DTI of four typical vehicles

Fig. 4.

TTC evaluation (a) Probability density of TTC values (b) Vehicle-pedestrian conflict heatmap frequency

TTC is calculated based on the predicted arrival time and it is defined as the time for two objects to collide if they continue with their present speed on their paths. Each partially observed trajectory of vehicles is compared against typical paths to find its most probable path and its associated conflict point. The time to conflict point for a vehicle is compared to those pedestrians that are moving toward it and the minimum TTC value is counted if both timings are in a same window.

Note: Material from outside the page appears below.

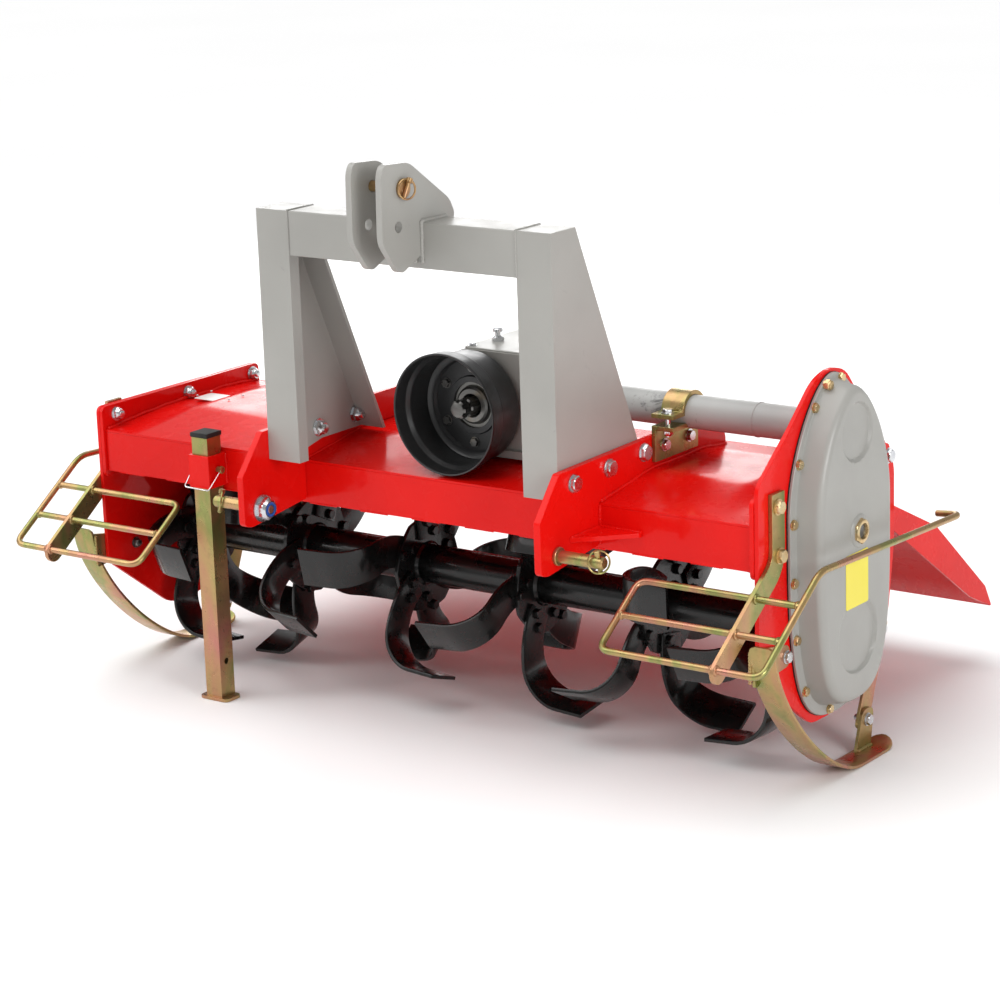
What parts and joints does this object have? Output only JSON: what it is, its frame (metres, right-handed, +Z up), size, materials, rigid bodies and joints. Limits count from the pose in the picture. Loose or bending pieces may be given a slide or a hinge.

Figure 4a shows the probability density of TTC values for vehicle-pedestrian conflicts. The intersection has a peak at 3 s which classifies intersection as a medium hazardous level since TTC values of less than 2 s indicate the high severity of conflicts. Figure 4b shows the high frequency of conflict on the crosswalk between pedestrians and vehicles on the right lane. The major reason is the higher flow of vehicles on this lane and higher number of pedestrians crossing from the right to left.

5 Conclusion

This paper presents a vision-based tracking system to provide the reliable safety measurements including DTI and TTC. The proposed system benefits contextual fusion (i.e. for pedestrians) at detection level and enhanced optical flow to provide long term track of moving and stopping vehicles and pedestrians at intersections. The system was evaluated at detection and tracking levels, and it analyzed safety of a Las Vegas intersection by estimating the surrogate safety measurements. The work can be further improved by running the system for longer time periods during the peak hours and finding the contributing factors (i.e. vehicle flow, pedestrian waiting time) to vehicle-pedestrian conflicts.